EXERCISE BRIEF:
Only the lines from the line that has "file_grit_upper();" through the line that has "cad_parts[node].hide_render = cad_parts[node].hide_viewport" should be reproduced, exactly and with both ends kept.

PROVIDED MATERIAL:
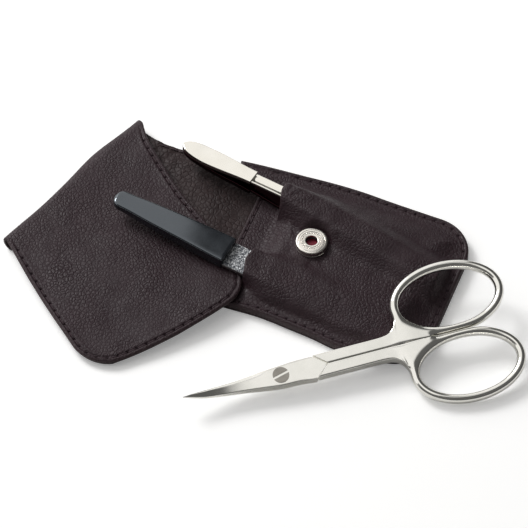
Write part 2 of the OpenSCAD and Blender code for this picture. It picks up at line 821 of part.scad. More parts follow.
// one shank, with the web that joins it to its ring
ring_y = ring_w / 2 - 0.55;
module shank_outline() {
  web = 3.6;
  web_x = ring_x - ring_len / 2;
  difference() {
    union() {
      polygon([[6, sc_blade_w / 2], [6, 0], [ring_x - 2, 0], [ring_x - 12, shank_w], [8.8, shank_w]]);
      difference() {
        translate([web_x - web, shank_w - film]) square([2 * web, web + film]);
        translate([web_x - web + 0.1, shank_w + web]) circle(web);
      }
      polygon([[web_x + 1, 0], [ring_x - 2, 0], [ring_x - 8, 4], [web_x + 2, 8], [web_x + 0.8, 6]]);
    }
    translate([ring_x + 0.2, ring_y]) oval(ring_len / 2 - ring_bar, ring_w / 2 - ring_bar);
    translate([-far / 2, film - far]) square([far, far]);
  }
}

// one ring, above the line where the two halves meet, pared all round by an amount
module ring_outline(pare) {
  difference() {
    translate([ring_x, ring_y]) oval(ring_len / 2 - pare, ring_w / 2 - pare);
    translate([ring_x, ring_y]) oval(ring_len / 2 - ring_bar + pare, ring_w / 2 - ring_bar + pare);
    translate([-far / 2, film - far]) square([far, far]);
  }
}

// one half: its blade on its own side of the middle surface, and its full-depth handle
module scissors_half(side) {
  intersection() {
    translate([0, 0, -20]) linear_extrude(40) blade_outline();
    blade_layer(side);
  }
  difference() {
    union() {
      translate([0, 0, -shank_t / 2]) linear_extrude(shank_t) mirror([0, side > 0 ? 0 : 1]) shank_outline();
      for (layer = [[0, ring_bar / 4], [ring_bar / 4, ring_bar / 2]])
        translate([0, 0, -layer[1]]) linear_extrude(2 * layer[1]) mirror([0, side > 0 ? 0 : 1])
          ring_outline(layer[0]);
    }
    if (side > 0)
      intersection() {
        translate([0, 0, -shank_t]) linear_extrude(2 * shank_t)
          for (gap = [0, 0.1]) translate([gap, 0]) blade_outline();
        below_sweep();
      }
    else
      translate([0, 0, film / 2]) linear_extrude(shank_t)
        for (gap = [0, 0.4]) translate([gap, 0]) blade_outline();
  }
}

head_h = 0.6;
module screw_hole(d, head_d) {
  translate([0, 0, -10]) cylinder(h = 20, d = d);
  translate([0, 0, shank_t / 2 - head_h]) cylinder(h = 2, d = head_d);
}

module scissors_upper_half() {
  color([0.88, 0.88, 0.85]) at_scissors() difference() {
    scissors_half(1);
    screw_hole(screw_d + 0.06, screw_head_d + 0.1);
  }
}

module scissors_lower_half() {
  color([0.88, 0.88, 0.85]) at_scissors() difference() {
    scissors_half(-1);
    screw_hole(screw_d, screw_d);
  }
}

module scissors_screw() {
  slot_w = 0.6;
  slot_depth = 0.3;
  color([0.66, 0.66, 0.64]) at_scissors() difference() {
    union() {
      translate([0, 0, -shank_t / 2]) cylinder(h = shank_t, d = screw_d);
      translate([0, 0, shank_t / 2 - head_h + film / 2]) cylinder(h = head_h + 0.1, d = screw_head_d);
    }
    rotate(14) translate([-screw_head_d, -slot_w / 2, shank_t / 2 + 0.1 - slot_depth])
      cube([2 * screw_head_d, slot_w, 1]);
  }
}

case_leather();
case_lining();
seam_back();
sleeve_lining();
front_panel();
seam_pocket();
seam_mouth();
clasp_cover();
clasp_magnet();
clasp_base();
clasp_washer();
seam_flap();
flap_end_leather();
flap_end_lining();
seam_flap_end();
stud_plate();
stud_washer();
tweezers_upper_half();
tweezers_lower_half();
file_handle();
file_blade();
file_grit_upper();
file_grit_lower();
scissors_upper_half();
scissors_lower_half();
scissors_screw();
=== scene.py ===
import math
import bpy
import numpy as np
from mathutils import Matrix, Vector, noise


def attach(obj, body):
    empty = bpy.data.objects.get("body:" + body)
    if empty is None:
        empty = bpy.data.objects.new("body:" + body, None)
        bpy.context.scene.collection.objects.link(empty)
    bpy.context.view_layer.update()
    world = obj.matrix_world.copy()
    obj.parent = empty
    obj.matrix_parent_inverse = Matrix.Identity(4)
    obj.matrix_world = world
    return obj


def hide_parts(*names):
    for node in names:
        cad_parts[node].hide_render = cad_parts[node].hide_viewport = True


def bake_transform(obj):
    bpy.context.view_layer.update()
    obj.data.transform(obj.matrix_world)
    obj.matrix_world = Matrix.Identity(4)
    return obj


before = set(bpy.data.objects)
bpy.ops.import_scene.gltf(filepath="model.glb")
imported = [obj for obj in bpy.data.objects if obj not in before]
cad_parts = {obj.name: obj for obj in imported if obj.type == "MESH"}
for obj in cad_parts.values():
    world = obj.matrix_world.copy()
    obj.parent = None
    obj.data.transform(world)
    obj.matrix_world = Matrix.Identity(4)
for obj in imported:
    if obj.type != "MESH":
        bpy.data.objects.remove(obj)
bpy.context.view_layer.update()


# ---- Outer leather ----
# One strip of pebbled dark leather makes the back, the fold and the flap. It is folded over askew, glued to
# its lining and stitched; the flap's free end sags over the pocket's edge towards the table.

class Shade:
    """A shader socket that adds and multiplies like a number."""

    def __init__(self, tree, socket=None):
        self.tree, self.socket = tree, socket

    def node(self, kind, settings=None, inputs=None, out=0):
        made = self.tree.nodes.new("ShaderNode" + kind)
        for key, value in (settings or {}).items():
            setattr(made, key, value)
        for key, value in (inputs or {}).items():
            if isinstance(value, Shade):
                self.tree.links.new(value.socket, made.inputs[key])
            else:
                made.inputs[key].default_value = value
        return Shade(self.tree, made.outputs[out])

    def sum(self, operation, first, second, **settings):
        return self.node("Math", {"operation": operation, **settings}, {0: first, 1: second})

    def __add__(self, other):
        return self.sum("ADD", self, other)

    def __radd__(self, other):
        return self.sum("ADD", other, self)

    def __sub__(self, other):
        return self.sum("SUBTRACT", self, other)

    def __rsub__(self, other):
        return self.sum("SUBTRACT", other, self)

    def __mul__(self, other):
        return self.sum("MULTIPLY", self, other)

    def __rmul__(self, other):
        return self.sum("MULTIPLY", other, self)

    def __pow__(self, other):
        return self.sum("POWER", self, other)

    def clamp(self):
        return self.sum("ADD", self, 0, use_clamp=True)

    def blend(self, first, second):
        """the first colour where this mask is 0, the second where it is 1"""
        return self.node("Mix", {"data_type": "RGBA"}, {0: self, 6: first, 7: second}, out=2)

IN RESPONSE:
file_grit_upper();
file_grit_lower();
scissors_upper_half();
scissors_lower_half();
scissors_screw();
=== scene.py ===
import math
import bpy
import numpy as np
from mathutils import Matrix, Vector, noise


def attach(obj, body):
    empty = bpy.data.objects.get("body:" + body)
    if empty is None:
        empty = bpy.data.objects.new("body:" + body, None)
        bpy.context.scene.collection.objects.link(empty)
    bpy.context.view_layer.update()
    world = obj.matrix_world.copy()
    obj.parent = empty
    obj.matrix_parent_inverse = Matrix.Identity(4)
    obj.matrix_world = world
    return obj


def hide_parts(*names):
    for node in names:
        cad_parts[node].hide_render = cad_parts[node].hide_viewport = True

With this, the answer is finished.